Nunca na história dois países democráticos entraram em guerra direta um contra o outro, diz uma máxima diplomática. A situação da Ucrânia no momento confirma a regra, ainda que evoque eventos passados, nos quais países ocidentais invadiram ditaduras do Oriente Médio. Mas a Ucrânia é diferente.
Quem viveu o 11 de Setembro de 2001, nunca vai esquecer. Aviões cirurgicamente sequestrados e atirados contra simbólicos sites americanos, deixando mais de 3000 mortos em poucas horas. A grande maioria chorou com os americanos, ainda que o sentimento antiamericanista fosse forte em vários cantos do mundo. Quando a poeira abaixou, o apoio à nação golpeada era praticamente irrestrito, num cenário onde havia clara expectativa de uma resposta militar contra países que circunstancialmente serviram de base para o planejamento e treinamento daqueles que perpetraram os atentados.
Sim, desculpas e mentiras foram usadas de pretexto no momento da invasão de Iraque e Afeganistão. E, sim, forças militares muito superiores às locais foram empregadas. A justificativa moral de fundo, no entanto, baseava-se na memória coletiva do 11 de Setembro.
Na Ucrânia, em 2022, não há justificativa moral. Apenas motivos torpes.
Não que se deva rechaçar de todo um fundo de ansiedade em termos de segurança, da elite moscovita e de Vladimir Putin. Mas a história recente russa deve ser levada em consideração.
Putin iniciou para valer sua carreira como líder russo no final dos anos 90, quando levou o país a uma vitória impiedosa na Guerra da Tchetchênia. De lá para cá, se tornou um ditador clássico. E, como dito recentemente por Biden, a operação na Ucrânia é só mais uma edição do playbook, ou modus-operandi clássico de Putin. O mesmo usado na Georgia, em 2008, e na Criméia, em 2014. Com o agravante de que o exército russo se modernizou intensamente na última década, e ganhou experiência em combates na Síria, Bielorrússia, Cazaquistão, etc. Em nenhuma ocasião movido por valores superiores, de paz, etc. O interesse geopolítico russo foi o guia maior em todas as ações. Independente de custos humanos.
Mas, se o mesmo já foi feito antes, por que a Ucrânia é realmente diferente?
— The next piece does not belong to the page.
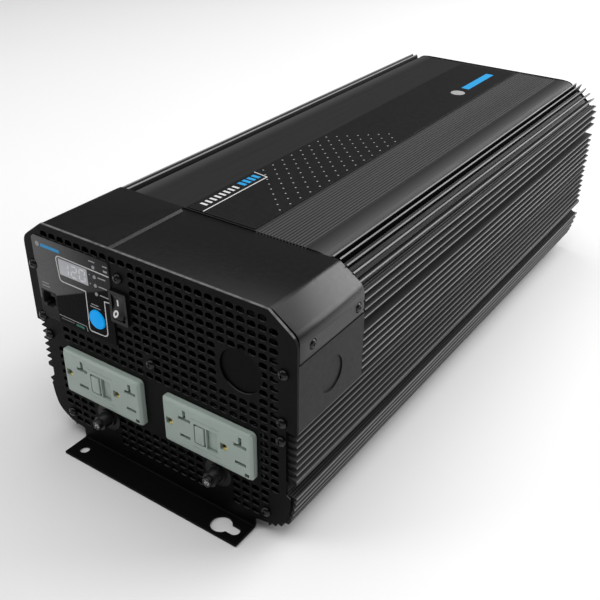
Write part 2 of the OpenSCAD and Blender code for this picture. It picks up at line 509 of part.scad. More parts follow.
// ---- fans ------------------------------------------------------------------------------------------
module fan_frame() difference() {
  union() {
    along_y(y1 - fan_depth, y1 - fan_depth + 4) rrect(fan_size, fan_size, 3);
    along_y(y1 - 4, y1) rrect(fan_size, fan_size, 3);
    rod_y(39.4, y1 - fan_depth, y1);
  }
  difference() {
    rod_y(38, y1 - fan_depth - 1, y1 + 1);
    // motor mount plate and its four arms, on the inner side
    rod_y(17, y1 - fan_depth, y1 - fan_depth + 3);
    for (a = [45 : 90 : 315]) rotate([0, a, 0]) box([10, y1 - fan_depth, -1.6], [39, y1 - fan_depth + 3, 1.6]);
  }
  rod_y(2, y1 - fan_depth - 1, y1 - fan_depth + 4);
  for (i = [-1, 1], j = [-1, 1]) translate([i * 35.75, 0, j * 35.75]) rod_y(2.15, y1 - fan_depth - 1, y1 + 1);
}
module fan_rotor() union() {
  difference() {
    rod_y(17.5, y1 - fan_depth + 4, y1 - 2);
    rod_y(15.5, y1 - fan_depth + 3, y1 - 5);
  }
  rod_y(1.95, y1 - fan_depth + 0.6, y1 - 4);
  intersection() {
    difference() { rod_y(36.6, y1 - fan_depth + 4.5, y1 - 2.5); rod_y(17, y1 - fan_depth, y1); }
    for (a = [0 : 360 / 7 : 359]) rotate([0, a, 0]) translate([27, y1 - 11.8, 0]) rotate([38, 0, 0]) cube([24, 1.5, 27], center = true);
  }
}
module at_fan(s) place() translate([s * fan_x, 0, fan_z]) children();
module fan_left_frame() color([0.05, 0.05, 0.05]) at_fan(-1) fan_frame();
module fan_right_frame() color([0.05, 0.05, 0.05]) at_fan(1) fan_frame();
module fan_left_rotor() color([0.07, 0.07, 0.07]) at_fan(-1) fan_rotor();
module fan_right_rotor() color([0.07, 0.07, 0.07]) at_fan(1) fan_rotor();
module fan_guards() color([0.7, 0.7, 0.72]) for (s = [-1, 1]) at_fan(s) {
  for (r = [10, 17.5, 25, 32.5, 38]) translate([0, body_len + 1.6, 0]) rotate([90, 0, 0]) rotate_extrude() translate([r, 0]) circle(r = 0.8, $fn = 16);
  for (a = [45 : 90 : 315]) rotate([0, a, 0]) box([9.6, body_len + 2.2, -0.8], [47.6, body_len + 3.6, 0.8]);
  for (i = [-1, 1], j = [-1, 1]) translate([i * 35.75, 0, j * 35.75]) difference() {
    rod_y(4.2, body_len, body_len + 3.6);
    rod_y(2.3, body_len - 1, body_len + 4);
  }
}
module fan_screws() color([0.6, 0.6, 0.62]) for (s = [-1, 1]) at_fan(s)
  for (i = [-1, 1], j = [-1, 1]) translate([i * 35.75, body_len + 3.6, j * 35.75]) rotate([-90, 0, 0]) pan_screw(3.2, 1.9, 14);

// ---- battery terminals --------------------------------------------------------------------------------
module terminal_block(xs) for (x = xs) translate([x, 0, stud_z]) difference() {
  union() {
    rod_y(8, y1 - 4, body_len + 1);
    along_y(body_len, body_len + 6) rrect(26, 30, 3);
    along_y(y1 - 6, y1) rrect(24, 28, 2);
  }
  rod_y(stud_r + 0.2, y1 - 8, body_len + 8);
}
module positive_terminal_block() color([0.6, 0.05, 0.04]) place() terminal_block([stud_x[0], stud_x[1]]);
module negative_terminal_block() color([0.05, 0.05, 0.05]) place() terminal_block([stud_x[2], stud_x[3]]);
module studs(xs) for (x = xs) translate([x, 0, stud_z]) union() {
  rod_y(stud_r - 0.2, y1 - 22, body_len + 14.2);
  rod_y(stud_r, body_len + 14, body_len + stud_out - 0.8);
  translate([0, body_len + stud_out - 0.8, 0]) rotate([-90, 0, 0]) cylinder(r1 = stud_r, r2 = stud_r - 0.8, h = 0.8);
  // pressed-on hex shoulder behind the block
  translate([0, y1 - 10, 0]) rotate([90, 0, 0]) cylinder(r = 8, h = 5, $fn = 6);
}
module positive_studs() color([0.75, 0.6, 0.3]) place() studs([stud_x[0], stud_x[1]]);
module negative_studs() color([0.75, 0.6, 0.3]) place() studs([stud_x[2], stud_x[3]]);
module stud_nuts() color([0.7, 0.7, 0.72]) place() for (x = stud_x) translate([x, 0, stud_z]) difference() {
  union() {
    rod_y(8.5, body_len + 6, body_len + 7.4);
    translate([0, body_len + 14, 0]) rotate([90, 0, 0]) cylinder(r = 7.5, h = 6.6, $fn = 6);
  }
  rod_y(stud_r - 0.15, body_len + 5, body_len + 16);
}
module busbars() color([0.72, 0.42, 0.25]) place() for (s = [-1, 1]) difference() {
  union() {
    box([s > 0 ? 27 : -79, y1 - 10, stud_z - 9], [s > 0 ? 79 : -27, y1 - 6.2, stud_z + 9]);
    box([s > 0 ? 43 : -63, y1 - 50, stud_z - 9], [s > 0 ? 63 : -43, y1 - 9, stud_z - 6]);
    // leg down to the board
    box([s > 0 ? 43 : -63, y1 - 50, bz + 1.6], [s > 0 ? 63 : -43, y1 - 47, stud_z - 6]);
  }
  for (x = stud_x) translate([x, 0, stud_z]) rod_y(stud_r + 0.2, y1 - 12, y1);
}
module ground_stud() color([0.72, 0.72, 0.7]) place() translate([gnd[0], 0, gnd[1]]) union() {
  rod_y(3, y1 - 8, body_len + 17);
  translate([0, y1, 0]) rotate([90, 0, 0]) cylinder(r = 6, h = 4, $fn = 6);
  translate([0, body_len + 4, 0]) rotate([90, 0, 0]) cylinder(r = 6, h = 4, $fn = 6);
}

// ---- power stage ----------------------------------------------------------------------------------------
by0 = 78; by1 = y1 - 42;            // main board ends
bz = floor_z + wall_t + 9;          // underside of the main board
st = [for (x = [-71, 0, 71], y = [by0 + 8, (by0 + by1) / 2, by1 - 8]) [x, y]];
module main_board() color([0.05, 0.28, 0.14]) place() difference() {
  box([-82, by0, bz], [82, by1, bz + 1.6]);
  for (p = st) translate([p[0], p[1], bz - 1]) cylinder(r = 1.7, h = 4);
}
module board_standoffs() color([0.75, 0.62, 0.3]) place() for (p = st) translate([p[0], p[1], 0]) {
  translate([0, 0, floor_z + wall_t]) cylinder(r = 3.4, h = bz - floor_z - wall_t);
  translate([0, 0, bz - 0.2]) cylinder(r = 1.6, h = 2.2);
  translate([0, 0, bz + 1.6]) cylinder(r = 3, h = 1.6);
}
tr = [for (x = [-28, 28], y = [128, 194, 260]) [x, y]];
module transformer_cores() color([0.16, 0.16, 0.17]) place() for (p = tr) translate([p[0], p[1], bz + 1.6]) difference() {
  box([-23, -24, 0], [23, 24, 46]);
  box([-24, -16, 12], [24, -7, 34]);
  box([-24, 7, 12], [24, 16, 34]);
}
module transformer_windings() color([0.72, 0.5, 0.12]) place() for (p = tr) translate([p[0], p[1], bz + 1.6])
  for (s = [-1, 1]) {
    box([-20, s > 0 ? 7.4 : -15.6, 12.4], [20, s > 0 ? 15.6 : -7.4, 33.6]);
    box([s > 0 ? 23.2 : -27, -14, 13], [s > 0 ? 27 : -23.2, 14, 33]);
  }
module bulk_capacitors() color([0.07, 0.08, 0.16]) place() for (x = [-24, 24], y = [318, 352]) translate([x, y, bz + 1.6]) {
  cylinder(r = 15, h = 50);
  translate([0, 0, 50]) cylinder(r = 13.6, h = 0.6);
}
module input_capacitors() color([0.1, 0.1, 0.11]) place() for (i = [0 : 6]) translate([-60 + i * 20, by1 - 22, bz + 1.6]) {
  cylinder(r = 8, h = 34);
  translate([0, 0, 34]) cylinder(r = 7, h = 0.5);
}
q_y = [for (i = [0 : 9]) 110 + i * 26];
module power_transistors() color([0.06, 0.06, 0.065]) place() for (s = [-1, 1], y = q_y) translate([s * (in_x - 2.7), y, 0])
  union() { box([-2.5, -8, 46], [2.5, 8, 67]); for (k = [-5.4, 0, 5.4]) box([-0.4, k - 0.6, bz + 1.8], [0.4, k + 0.6, 46.2]); }
module transistor_clamps() color([0.62, 0.63, 0.65]) place() for (s = [-1, 1])
  translate([s * (in_x - 7.4), 0, 0]) box([-2, q_y[0] - 12, 52], [2, q_y[9] + 12, 62]);
module output_choke() color([0.6, 0.36, 0.12]) place() translate([66, 98, bz + 1.6 + 17.9]) rotate([0, 90, 0])
  rotate_extrude() translate([11.5, 0]) circle(r = 6.2);
module ac_terminal_block() color([0.85, 0.85, 0.82]) place() difference() {
  union() {
    box([30, cover_len - 20, 100], [78, cover_len + 2, 116]);
    for (i = [0 : 3]) box([29.5 + i * 15.8, cover_len - 21, 99], [31.1 + i * 15.8, cover_len + 2, 118]);
  }
  for (i = [0 : 2]) translate([38.2 + i * 15.8, cover_len - 25, 108]) {
    rod_y(3, 0, 12);
    translate([0, 12, 0]) cylinder(r = 2.4, h = 12);
  }
}

lower_extrusion();
upper_extrusion();
front_panel();
rear_panel();
left_cover();
right_cover();
right_side_plate();
top_label();
compartment_bulkhead();
front_panel_screws();
rear_panel_screws();
cover_screws();
control_overlay();
display_window();
display_digits();
display_module();
indicator_lenses();
control_board();
power_button();
remote_jack();
rocker_housing();
rocker();
outlet_left_face();
outlet_left_body();
outlet_left_test_button();
outlet_left_reset_button();
outlet_left_contacts();
outlet_right_face();
outlet_right_body();
outlet_right_test_button();
outlet_right_reset_button();
outlet_right_contacts();
outlet_indicator_lenses();
breaker_bodies();
breaker_nuts();
breaker_left_reset();
breaker_right_reset();
fan_left_frame();
fan_left_rotor();
fan_right_frame();
fan_right_rotor();
fan_guards();
fan_screws();
positive_terminal_block();
negative_terminal_block();
positive_studs();
negative_studs();
stud_nuts();
busbars();
ground_stud();
main_board();
board_standoffs();
transformer_cores();
transformer_windings();
bulk_capacitors();
input_capacitors();
power_transistors();
transistor_clamps();
output_choke();
ac_terminal_block();
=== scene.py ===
import json
import math

import bmesh
import bpy
from mathutils import Matrix, Vector


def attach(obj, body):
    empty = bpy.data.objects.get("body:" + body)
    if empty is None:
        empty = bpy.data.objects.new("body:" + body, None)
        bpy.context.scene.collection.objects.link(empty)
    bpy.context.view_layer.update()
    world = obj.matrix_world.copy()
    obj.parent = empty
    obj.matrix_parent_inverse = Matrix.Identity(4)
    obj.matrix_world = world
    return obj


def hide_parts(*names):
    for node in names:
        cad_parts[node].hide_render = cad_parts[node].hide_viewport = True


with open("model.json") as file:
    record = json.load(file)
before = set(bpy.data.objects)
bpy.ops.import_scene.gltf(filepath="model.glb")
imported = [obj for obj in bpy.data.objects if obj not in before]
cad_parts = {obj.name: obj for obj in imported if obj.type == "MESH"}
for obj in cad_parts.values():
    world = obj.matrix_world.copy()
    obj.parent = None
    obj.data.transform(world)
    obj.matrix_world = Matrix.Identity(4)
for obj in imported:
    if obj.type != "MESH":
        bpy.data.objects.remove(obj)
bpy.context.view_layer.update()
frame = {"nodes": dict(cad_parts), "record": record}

nodes = frame["nodes"]
MID = 236.7          # millimetres from the front panel's face to the middle of the part
BODY = 465.0
HOUSE = "housing"


def P(x, y, z):
    return Vector((x / 1000.0, (y - MID) / 1000.0, z / 1000.0))


# ------------------------------------------------------------------ materials
def links(nt, a, b):
    nt.links.new(a, b)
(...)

Porque Putin nesta segunda-feira dia 21/02 desnudou abertamente suas intenções e visão de mundo. Tudo o que já sabíamos, mas que sempre era negado publicamente por ele, ficou visível na sua longa hora de fala à nação russa. A agressividade e o descaso pela vida e valores alheios foram escancarados. A Ucrânia, repetiu ele várias vezes, é um Estado fracassado, governado por neo-nazistas, que não tem tradição democrática ocidental. E, assim como vários outros estados emancipados da antiga União Soviética, não tem direito de existir independentemente da Rússia.
Quem viu o discurso pôde concluir rapidamente que nunca houve interesse real em negociar diplomaticamente antes da invasão, certeiramente prevista pelos serviços de inteligência ocidental. E meticulosamente executada desde Abril de 2021. O que Putin deixou claro é a disposição de usar força para restabelecer uma ordem regional e global de décadas atrás, quando ele assistiu impotente à queda do Império Soviético. Acontece que Impérios modernos são tipicamente construídos pela força da economia e da tecnologia, e não pelo calibre de tanques de guerra.
A Ucrânia é portanto diferente porque coloca as cartas da ambição imperialista russa na mesa. Às claras. Um país corrupto e patriarcal. Sem liberdade de imprensa e iniciativa. Com desigualdades estruturais internas longe da ordem do dia. Onde guerras pregressas foram usadas para desviar a atenção do público. E que agora busca guerra num vizinho onde os pró-russos não passam de 15% da população. E onde, portanto, é impossível ganhar corações e mentes.
Ademais, a Ucrânia é diferente porque Putin não se dará satisfeito só com a Ucrânia. E a Europa e os Estados Unidos não vão aceitar mais do que a Ucrânia.